Il y a là encore, à mon sens, une erreur d’appréciation, puisque le texte de la commission recentre la médecine du travail sur sa véritable mission, évite la réalisation de visites que leur caractère répétitif pourrait rendre inutiles dans le cadre des contrats de courte durée, maintient la visite d’aptitude, qui permet au salarié d’être informé de ses droits et des risques associés à son poste de travail.
Ces mesures sont de nature à renforcer l’efficacité de la médecine du travail, sans laquelle les obligations des employeurs n’ont que peu de portée. Il en va de même du maintien de la compétence de l’inspecteur du travail en cas de contestation d’aptitude ou d’inaptitude.

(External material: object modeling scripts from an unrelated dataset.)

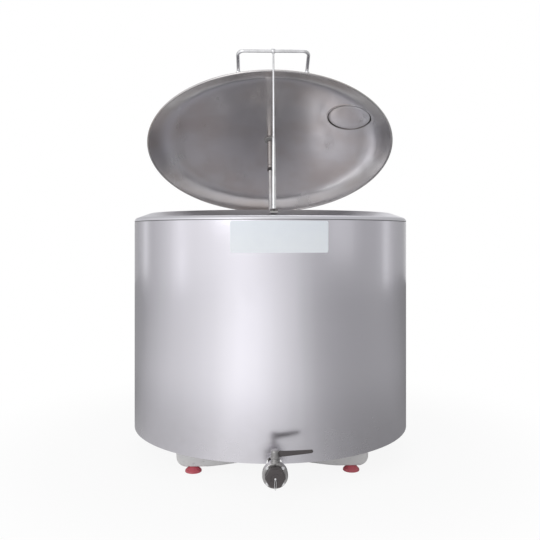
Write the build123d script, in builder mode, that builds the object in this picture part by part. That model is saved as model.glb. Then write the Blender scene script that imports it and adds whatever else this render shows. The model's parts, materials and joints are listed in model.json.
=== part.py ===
"""Vertical milk cooling tank with a tilting lid, a stirrer, an outlet valve and a condensing unit behind.

Millimetres, +Z up. The origin is on the tank's axis at floor level, and the front with the outlet
faces -Y. The lid is modelled propped open on its rod, which is the rest pose.
"""

import os
from math import atan2, cos, degrees, hypot, radians, sin, sqrt, tan

from build123d import *

# Shell and deck
shell_radius = 550.0
shell_sheet = 1.5
shell_bottom_z = 97.0
shell_top_z = 905.0
shell_return = 16.0
deck_sheet = 2.0
deck_groove = 2.0
deck_tongue = 14.0
deck_slope = 19.5
shoulder_radius = 16.0
opening_radius = 478.0
opening_roll = 8.0

# Milk vessel
vessel_sheet = 2.0
vessel_floor_z = 160.0
vessel_floor_slope = 3.0
vessel_corner = 25.0
sump_y = -405.0
sump_radius = 36.0
sump_sheet = 1.5
pipe_radius = 20.5
pipe_sheet = 1.5
outlet_z = 96.0
evaporator_radius = 330.0
evaporator_sheet = 6.0
bottom_plate_sheet = 2.0

# Base frame
beam_height = 75.0
beam_half_length = 346.0
beam_corner = 30.0
beam_sheet = 4.0
beam_flange = 38.0
front_beam_y = -357.0
mid_beam_y = 340.0
unit_beam_y = 940.0
rail_x = 286.0
rail_width = 40.0
rail_height = 40.0
rail_wall = 3.0
foot_radius = 30.0
foot_dome = 8.0
foot_bolt_radius = 5.0
foot_head_radius = 11.0
foot_head_height = 6.0

# Lid, in its own frame: the hinge axis is the origin, y runs from the front to the hinge, z is up
lid_open_angle = 27.3
lid_radius = 513.0
lid_bead_radius = 4.0
lid_sheet = 1.5
lid_band_radius = 437.0
lid_band_height = 36.0
lid_crown_height = 66.0
lid_to_hinge = 584.0
lid_seat_gap = 0.3
handle_reach = 592.5
handle_width = 246.0
handle_rod_radius = 6.0
handle_bend = 22.0
handle_height = 14.0
hinge_pin_radius = 7.0
hinge_half_width = 90.0
hinge_ear = 6.0
hinge_ear_radius = 16.0
hinge_arm_width = 30.0
hinge_gap = 0.5
pin_clearance = 0.05
hatch_x = 315.0
hatch_forward = 186.0
hatch_radius = 88.0
hatch_sheet = 1.5
hatch_drop = 28.0
hatch_rise = 26.0
hatch_cover_gap = 0.5
hatch_cover_lip = 12.0
hatch_knob_radius = 14.0
hatch_knob_height = 26.0

# Stirrer and its drive
drive_plate_size = 150.0
drive_plate_sheet = 6.0
gearbox_radius = 52.0
gearbox_height = 62.0
motor_radius = 46.0
motor_height = 110.0
motor_fins = 16
fin_depth = 3.5
cowl_radius = 50.0
cowl_height = 34.0
drive_bolt_radius = 4.0
sleeve_radius = 10.5
sleeve_length = 146.0
collar_radius = 12.0
collar_length = 12.0
shaft_radius = 8.5
shaft_bore_gap = 4.0
paddle_z = 225.0
paddle_span = 400.0
paddle_height = 80.0
paddle_sheet = 3.0
paddle_pitch = 40.0
paddle_hub_radius = 16.0

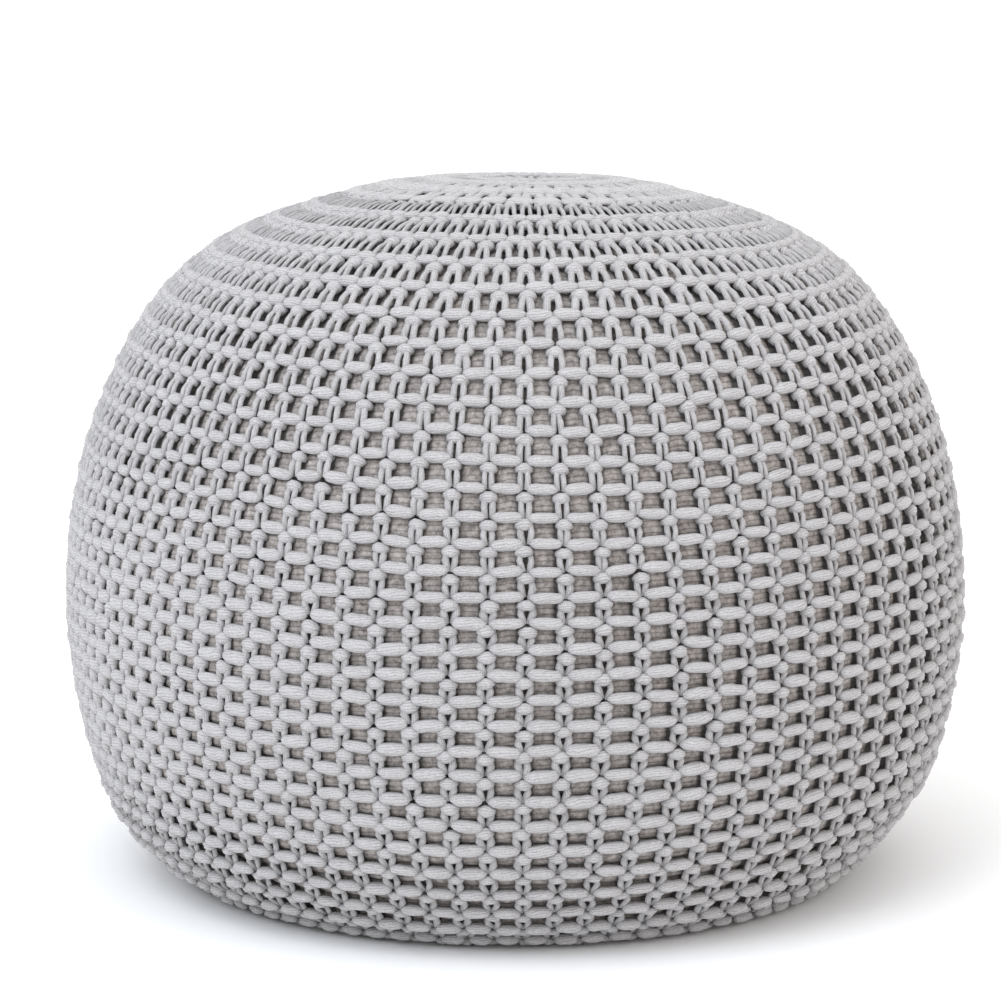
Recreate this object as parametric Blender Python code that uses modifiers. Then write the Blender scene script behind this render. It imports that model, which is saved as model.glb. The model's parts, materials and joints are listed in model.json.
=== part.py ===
"""Knitted pouf: a round, filled floor cushion in a chunky ridged knit.

One filled solid. Its profile swells from a flat base to its widest ring and draws in to a
gathered crown. The rows of the knit run round it as raised ridges, close together where the
cover is stretched wide and further apart where it is drawn in.
Metres, +Z up, origin at the middle of the base.
"""

import math
from collections import namedtuple

import bmesh
import bpy
import numpy as np

OBJECT_NAME = "knitted_pouf"
BODY_NAME = "pouf"

# Driving sizes of the stuffed body, measured over the crests of the ridges.
BODY_RADIUS = 0.250
BODY_HEIGHT = 0.385
HEART_HEIGHT = 0.160

# The profile from the rim of the base to the middle of the crown, as shares of the sizes above.
Station = namedtuple("Station", "radius height")
PROFILE = (
    Station(radius=0.736, height=0.000),
    Station(radius=0.774, height=0.016),
    Station(radius=0.820, height=0.039),
    Station(radius=0.892, height=0.096),
    Station(radius=0.945, height=0.168),
    Station(radius=0.983, height=0.272),
    Station(radius=1.000, height=0.386),
    Station(radius=0.988, height=0.513),
    Station(radius=0.943, height=0.643),
    Station(radius=0.862, height=0.764),
    Station(radius=0.758, height=0.857),
    Station(radius=0.624, height=0.921),
    Station(radius=0.458, height=0.965),
    Station(radius=0.250, height=0.996),
    Station(radius=0.000, height=1.000),
)
STEPS_PER_STATION = 24

# The rows of the knit. Where the cover is drawn in, its rows stand further apart.
FIRST_GROOVE_HEIGHT = 0.1935
UPPER_PITCH_AT_WIDEST = 0.0132
UPPER_PITCH_GAIN = 0.0143
UPPER_PITCH_POWER = 0.8
LOWER_PITCH_AT_WIDEST = 0.0133
LOWER_PITCH_GAIN = 0.025
LOWER_PITCH_MOST = 0.0225
RIDGE_DEPTH = 0.0045
RIDGE_FLAT_SHARE = 0.17

# The gather, where the crown is pulled in to a small eye.
GATHERS = 13
SIDES_PER_GATHER = 4
GATHER_RADIUS = 0.048
GATHER_RINGS = 4
GATHER_DIP = 0.006
EYE_RADIUS = 0.005
PLEAT_HEIGHT = 0.0018
PLEAT_ROUNDING = 0.8

# How far the soft body departs from a turned one.
CROWN_LEAN = math.radians(2.6)
LEAN_FADE = 4.0
CROWN_TILT = 0.064
TILT_FROM_RADIUS = 0.195
TILT_FULL_RADIUS = 0.100
TILT_POWER = 1.3
CORNER_BULGE = 0.004
CORNER_HEIGHT = 0.028
CORNER_SPREAD = 0.024
WAVE_DEPTH = 0.0012
WAVE_LOBES = 3

COVER_COLOUR = (0.60, 0.60, 0.62, 1.0)
COVER_ROUGHNESS = 0.95

Ring = namedtuple("Ring", "along depth pleat")


class Profile:
    """The body's outer line, read by the length run along it from the rim of the base."""

    def __init__(self):
        points = [np.array((s.radius * BODY_RADIUS, s.height * BODY_HEIGHT)) for s in PROFILE]
        self.radius, self.height = smooth_curve(points, STEPS_PER_STATION).T
        run = np.hypot(np.diff(self.radius), np.diff(self.height))
        self.along = np.concatenate(([0.0], np.cumsum(run)))
        self.length = self.along[-1]
        self.polar = np.arctan2(self.radius, self.height - HEART_HEIGHT)
        slope_radius = np.gradient(self.radius, self.along)
        slope_height = np.gradient(self.height, self.along)
        slope = np.hypot(slope_radius, slope_height)
        self.out_radius = slope_height / slope
        self.out_height = -slope_radius / slope

    def read(self, along, values):
        """Return the value of one of the profile's lists at a length along it."""
        return float(np.interp(along, self.along, values))

    def along_at_height(self, height):
        """Return the length along the profile at which it reaches a height."""
        return float(np.interp(height, self.height, self.along))

    def along_at_polar(self, polar):
        """Return the length along the profile at an angle from the heart's upward line."""
        return float(np.interp(polar, self.polar[::-1], self.along[::-1]))


def clear_scene():
    """Remove every object of the opened scene."""
    for old in list(bpy.data.objects):
        bpy.data.objects.remove(old, do_unlink=True)


def smooth_curve(points, steps):
    """Return an array of points on the smooth curve through the given points."""
    ends = [2 * points[0] - points[1], *points, 2 * points[-1] - points[-2]]
    curve = []
    for before, start, end, after in zip(ends, ends[1:], ends[2:], ends[3:]):
        for step in range(steps):
            t = step / steps
            leave = (end - before) * t * (1 - t) ** 2
            arrive = (after - start) * t * t * (t - 1)
            curve.append(start + (end - start) * t * t * (3 - 2 * t) + (leave + arrive) / 2)
    curve.append(points[-1])
    return np.array(curve)


def upper_pitch(drawn_in):
    """Return the distance between grooves above the first, by how far the cover is drawn in."""
    return UPPER_PITCH_AT_WIDEST + UPPER_PITCH_GAIN * drawn_in ** UPPER_PITCH_POWER


def lower_pitch(drawn_in):
    """Return the distance between grooves below the first, by how far the cover is drawn in."""
    return min(LOWER_PITCH_MOST, LOWER_PITCH_AT_WIDEST + LOWER_PITCH_GAIN * drawn_in)


def groove_rows(profile):
    """Return the lengths along the profile of the grooves between ridges, base to crown."""
    first = profile.along_at_height(FIRST_GROOVE_HEIGHT)
    rows = [first]
    for direction, pitch in ((1, upper_pitch), (-1, lower_pitch)):
        along = first
        while True:
            drawn_in = max(0.0, 1 - profile.read(along, profile.radius) / BODY_RADIUS)
            along += direction * pitch(drawn_in)
            if not 0 < along < profile.length - GATHER_RADIUS:
                break
            rows.append(along)
    return sorted(rows)


def ridge_rings(rows):
    """Return the rings of points that raise a flat-topped ridge between each two grooves."""
    rings = [Ring(along=0.0, depth=0.0, pleat=0.0)]
    for groove, next_groove in zip(rows, rows[1:]):
        crest = (groove + next_groove) / 2
        half_flat = RIDGE_FLAT_SHARE * (next_groove - groove)
        rings.append(Ring(along=groove, depth=RIDGE_DEPTH, pleat=0.0))
        rings.append(Ring(along=crest - half_flat, depth=0.0, pleat=0.0))
        rings.append(Ring(along=crest + half_flat, depth=0.0, pleat=0.0))
    rings.append(Ring(along=rows[-1], depth=RIDGE_DEPTH, pleat=0.0))
    return rings


def gather_rings(start, stop):
    """Return the rings that dip to the eye, with pleats that grow towards it."""
    rings = []
    for ring in range(1, GATHER_RINGS + 1):
        share = ring / GATHER_RINGS
        dip = RIDGE_DEPTH * (1 - share) ** 2 + GATHER_DIP * share ** 2
        pleat = PLEAT_HEIGHT * math.sin(math.pi * PLEAT_ROUNDING * share)
        rings.append(Ring(along=start + (stop - start) * share, depth=dip, pleat=pleat))
    return rings


def leaned(azimuth, along, profile):
    """Return the azimuth and length along to which the leaning knit carries a point."""
    polar = profile.read(along, profile.polar)
    lean = CROWN_LEAN * max(0.0, 1 - polar / profile.polar[0]) ** LEAN_FADE
    x = math.sin(polar) * math.cos(azimuth)
    y = math.sin(polar) * math.sin(azimuth)
    z = math.cos(polar)
    x, z = x * math.cos(lean) + z * math.sin(lean), z * math.cos(lean) - x * math.sin(lean)
    return math.atan2(y, x), profile.along_at_polar(math.atan2(math.hypot(x, y), z))


def swell(azimuth, height):
    """Return how far the stuffing pushes the body out of its turned form."""
    corner = math.exp(-(((height - CORNER_HEIGHT) / CORNER_SPREAD) ** 2))
    wave = math.sin(math.pi * height / BODY_HEIGHT) * math.sin(WAVE_LOBES * azimuth)
    return WAVE_DEPTH * wave - CORNER_BULGE * corner * math.cos(azimuth)


def tipped(y, radius, height):
    """Return the height of a point once the crown has sunk to the back."""
    if height < BODY_HEIGHT / 2:
        return height
    share = (TILT_FROM_RADIUS - radius) / (TILT_FROM_RADIUS - TILT_FULL_RADIUS)
    return height - CROWN_TILT * y * min(1.0, max(0.0, share)) ** TILT_POWER


def body_point(azimuth, ring, profile):
    """Return the place of a point of a ring on the leaning, uneven body."""
    depth = ring.depth - ring.pleat * math.cos(GATHERS * azimuth)
    azimuth, along = leaned(azimuth, ring.along, profile)
    radius = profile.read(along, profile.radius) - depth * profile.read(along, profile.out_radius)
    height = profile.read(along, profile.height) - depth * profile.read(along, profile.out_height)
    radius += swell(azimuth, height) * min(1.0, radius / BODY_RADIUS)
    x = radius * math.cos(azimuth)
    y = radius * math.sin(azimuth)
    return x, y, tipped(y, radius, height)


def turned_mesh(rings, profile, sides):
    """Return a mesh turned from the rings' profile; each side's points run crown to base."""
    outline = bpy.data.meshes.new("profile")
    points = [(profile.read(ring.along, profile.radius), 0.0,
               profile.read(ring.along, profile.height)) for ring in rings]
    outline.from_pydata(points, [(i, i + 1) for i in range(len(points) - 1)], [])
    lathe = bpy.data.objects.new("profile", outline)
    bpy.context.scene.collection.objects.link(lathe)
    screw = lathe.modifiers.new("turn", "SCREW")
    screw.steps = sides
    screw.render_steps = sides
    evaluated = lathe.evaluated_get(bpy.context.evaluated_depsgraph_get())
    mesh = bpy.data.meshes.new_from_object(evaluated)
    bpy.data.objects.remove(lathe, do_unlink=True)
    return mesh


def centre_on_origin(shape):
    """Move the body sideways until the middle of its outline stands over the origin."""
    for axis in (0, 1):
        places = [vertex.co[axis] for vertex in shape.verts]
        middle = (min(places) + max(places)) / 2
        for vertex in shape.verts:
            vertex.co[axis] -= middle


def make_body(collection, material):
    """Build the filled body as one closed, ridged solid."""
    profile = Profile()
    rows = groove_rows(profile)
    rings = ridge_rings(rows) + gather_rings(rows[-1], profile.length - EYE_RADIUS)
    rings.reverse()
    sides = GATHERS * SIDES_PER_GATHER
    mesh = turned_mesh(rings, profile, sides)
    shape = bmesh.new()
    shape.from_mesh(mesh)
    for vertex in shape.verts:
        side, ring = divmod(vertex.index, len(rings))
        vertex.co = body_point(2 * math.pi * side / sides, rings[ring], profile)
    bmesh.ops.holes_fill(shape, edges=shape.edges, sides=sides)
    bmesh.ops.recalc_face_normals(shape, faces=shape.faces)
    centre_on_origin(shape)
    shape.to_mesh(mesh)
    shape.free()
    mesh.name = BODY_NAME
    mesh.shade_smooth()
    mesh.materials.append(material)
    collection.objects.link(bpy.data.objects.new(BODY_NAME, mesh))


def make_cover_material():
    """Return the light grey, matt cotton of the cover."""
    material = bpy.data.materials.new("cover_yarn")
    material.use_nodes = True
    shader = material.node_tree.nodes["Principled BSDF"]
    shader.inputs["Base Color"].default_value = COVER_COLOUR
    shader.inputs["Roughness"].default_value = COVER_ROUGHNESS
    shader.inputs["Metallic"].default_value = 0.0
    return material


def main():
    """Build the pouf in a collection of its own."""
    clear_scene()
    collection = bpy.data.collections.new(OBJECT_NAME)
    bpy.context.scene.collection.children.link(collection)
    make_body(collection, make_cover_material())


main()
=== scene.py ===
"""Knitted pouf in a chunky garter knit: its looks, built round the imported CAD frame.

The cover is real cord: every stitch is a loop with its bar, its two legs and the head of the
loop below them, laid on the stuffed body. Metres, +Z up, origin at the middle of the base.
"""

import json
import logging
import math
from collections.abc import Callable
from dataclasses import dataclass, field
from enum import Enum
from functools import partial

import bmesh
import bpy
import numpy as np
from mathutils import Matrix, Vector

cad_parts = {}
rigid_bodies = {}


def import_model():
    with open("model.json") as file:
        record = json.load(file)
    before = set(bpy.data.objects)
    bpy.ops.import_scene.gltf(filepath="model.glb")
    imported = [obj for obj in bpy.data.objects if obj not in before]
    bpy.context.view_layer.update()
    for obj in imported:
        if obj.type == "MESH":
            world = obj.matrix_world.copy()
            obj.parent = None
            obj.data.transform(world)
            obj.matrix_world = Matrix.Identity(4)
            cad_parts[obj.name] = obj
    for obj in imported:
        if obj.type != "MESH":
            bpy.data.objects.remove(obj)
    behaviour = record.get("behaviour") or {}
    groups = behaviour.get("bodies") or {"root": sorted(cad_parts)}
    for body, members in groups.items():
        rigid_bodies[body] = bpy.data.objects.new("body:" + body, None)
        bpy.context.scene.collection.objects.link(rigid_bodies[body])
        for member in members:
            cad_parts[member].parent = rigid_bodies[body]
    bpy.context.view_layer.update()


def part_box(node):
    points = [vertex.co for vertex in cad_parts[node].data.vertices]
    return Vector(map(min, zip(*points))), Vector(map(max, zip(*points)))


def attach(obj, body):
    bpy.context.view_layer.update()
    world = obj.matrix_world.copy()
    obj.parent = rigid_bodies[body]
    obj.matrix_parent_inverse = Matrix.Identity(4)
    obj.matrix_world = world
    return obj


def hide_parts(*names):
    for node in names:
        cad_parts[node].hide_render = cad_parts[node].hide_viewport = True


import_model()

LOG = logging.getLogger("pouf")
BODY_NODE = "pouf"
ROOT_BODY = "root"

Array = np.ndarray
CORD_UV = "cord"
GROUND_UV = "ground"
SUNK = "sunk"
MM = 0.001
CM_PER_METRE = 100
SEAM = 0.001 * MM
# The tilt lifts the crown's front edge over its middle by this much.
CROWN_RISE = 2.2 * MM

# --- Node graphs ---


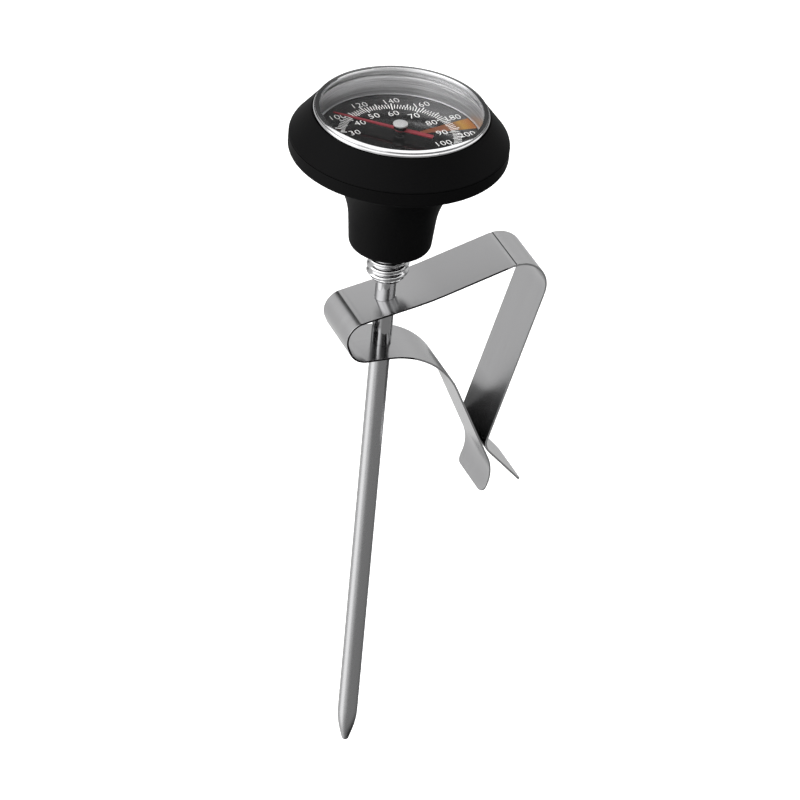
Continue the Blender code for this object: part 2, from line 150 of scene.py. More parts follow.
def make_surface(name, color, roughness, metallic=0.0, grain=1200.0, stretch=(1, 1, 1), tint=0.12,
                 spread=0.06, bump=0.0, extra=None):
    """A Principled surface whose colour, roughness and height vary with a fine noise.

    stretch scales the noise along X, Y and Z: a small number draws it out into lines.
    """
    material = bpy.data.materials.new(name)
    material.use_nodes = True
    nodes, links = node_tools(material)
    shader = nodes["Principled BSDF"]
    shader.inputs["Metallic"].default_value = metallic
    for socket, value in (extra or {}).items():
        shader.inputs[socket].default_value = value

    coordinates = nodes.new("ShaderNodeTexCoord")
    mapping = nodes.new("ShaderNodeMapping")
    mapping.inputs["Scale"].default_value = stretch
    links.new(coordinates.outputs["Object"], mapping.inputs["Vector"])
    noise = nodes.new("ShaderNodeTexNoise")
    noise.inputs["Scale"].default_value = grain
    noise.inputs["Detail"].default_value = 4.0
    links.new(mapping.outputs["Vector"], noise.inputs["Vector"])

    weakest, strongest = 0.3, 0.7       # the noise stays between these almost everywhere
    darker = [channel * (1 - tint) for channel in color]
    lighter = [min(1, channel * (1 + tint)) for channel in color]
    tinted = color_ramp(nodes, links, noise.outputs["Fac"],
                        [(weakest, darker), (strongest, lighter)])
    links.new(tinted, shader.inputs["Base Color"])
    rough = remap(nodes, links, noise.outputs["Fac"], weakest, strongest,
                  max(0.0, roughness - spread), roughness + spread)
    links.new(rough, shader.inputs["Roughness"])
    if bump:
        relief = nodes.new("ShaderNodeBump")
        relief.inputs["Strength"].default_value = 0.6
        relief.inputs["Distance"].default_value = bump
        links.new(noise.outputs["Fac"], relief.inputs["Height"])
        links.new(relief.outputs["Normal"], shader.inputs["Normal"])
    return material


SILICONE = make_surface("silicone", (0.0019, 0.0019, 0.002), 0.55, grain=5200, tint=0.25,
                        spread=0.05, bump=0.00002, extra={"Specular IOR Level": 0.035})
STRIP_STEEL = make_surface("strip_steel", (0.43, 0.43, 0.435), 0.19, 1.0, grain=900,
                           stretch=(0.05, 1, 0.05), tint=0.02, spread=0.015,
                           extra={"Anisotropic": 0.8, "Anisotropic Rotation": 0.25})
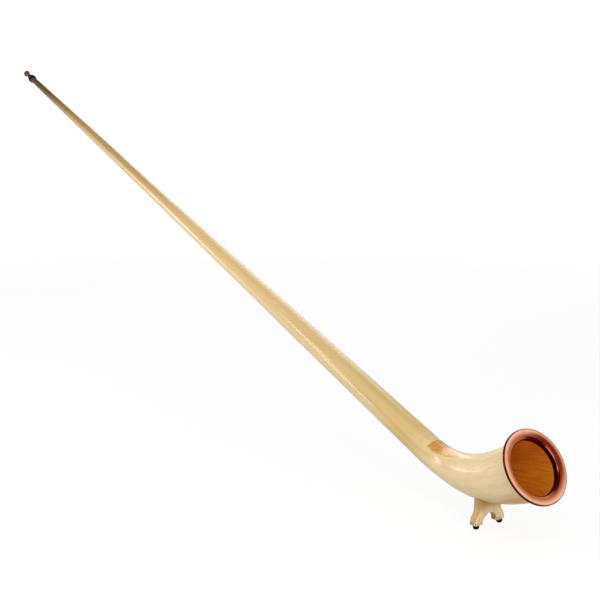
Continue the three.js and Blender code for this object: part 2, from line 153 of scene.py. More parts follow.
# Foot; curves are shares of a height or width
FOOT_TOP_HALF_WIDTH = 0.036
FOOT_TOP_HEIGHT = 0.100
FOOT_WAIST_HEIGHT = 0.054
TOE_OUTER = 0.0523
TOE_INNER = 0.0205
TOE_HEIGHT = 0.009
TOE_ROUND = 0.005
ARCH_HEIGHT = 0.028
ANKLE_CURVE = (0.45, 0.4)
ARCH_SHOULDER = 0.3
ARCH_CROWN = 0.45
FOOT_VOXEL = 0.0008
FOOT_SMOOTHING = 12
SMOOTHING_FACTOR = 0.5
PAW_SQUARENESS = 4.0
PAW_HEIGHT = 0.024
PAW_FADE = 0.012
PAW_CORE = 0.5
PAW_EDGE = 0.25
TINY = 1e-6
TOES_AROUND = 16
TOE_GROOVE = 0.0028
TOE_LENGTH = 0.0090
TOE_ARCH = 0.004
SOLE_ROUND = 0.003
SOLE_TUCK = 0.0016
RUBBER_HEIGHT = 0.0092
RUBBER_RADIUS = 0.008
STEM_RADIUS = 0.003
STEM_BEVEL = 0.00075
DOWEL_BEVEL = 0.2
# The rubber dome, as shares of its radius and height from the floor up
DOME = ((0.45, 0.0), (0.74, 0.14), (0.93, 0.4), (1.0, 0.72), (0.99, 0.96), (0.95, 1.0))

# Colours are display colours. The tones of the wood are at places along the horn; their darkening toward
# the mouthpiece is painted shade
SPRUCE_TONES_AND_SHADE = (
    (-2.93, (52, 30, 22)), (-2.915, (74, 50, 36)), (-2.895, (80, 68, 20)),
    (-2.72, (114, 90, 32)), (-2.635, (158, 122, 56)), (-2.55, (178, 140, 80)),
    (-2.30, (200, 168, 112)), (-1.94, (212, 184, 132)), (-1.52, (220, 189, 136)),
    (-0.76, (222, 194, 142)), (-0.05, (206, 178, 119)), (0.07, (225, 204, 158)),
    (0.40, (228, 208, 164)),
)
SPRUCE_FROM = SPRUCE_TONES_AND_SHADE[0][0]
SPRUCE_TO = SPRUCE_TONES_AND_SHADE[-1][0]
BORE_TONES = ((0.2, (194, 100, 6)), (0.8, (232, 152, 44)))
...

En conclusion, force est d’admettre que les considérants de cette motion doivent être rejetés, ce texte nous donnant l’occasion de répondre, enfin et sans délai, aux attentes immenses suscitées par les propositions que nous avons avancées, qui méritent d’être débattues.
Que l’on soit opposé ou non à ce texte, que l’on veuille en rester là ou aller plus loin, le débat est essentiel et nécessaire pour lutter contre le climat économique et social délétère qui s’installe dans notre pays, du fait de l’incapacité du Gouvernement à relancer la croissance.
Voilà quelques semaines, un nombre important d’élus se sont opposés au recours à la procédure du 49.3, qui a limité le débat à l’Assemblée nationale. Aujourd’hui, il est important que la discussion ait lieu dans notre assemblée, pour ne pas ajouter encore à l’absence de débat si souvent dénoncée depuis la présentation du texte. C’est de notre responsabilité.
Pour toutes ces raisons, notre groupe votera contre la motion tendant à opposer la question préalable.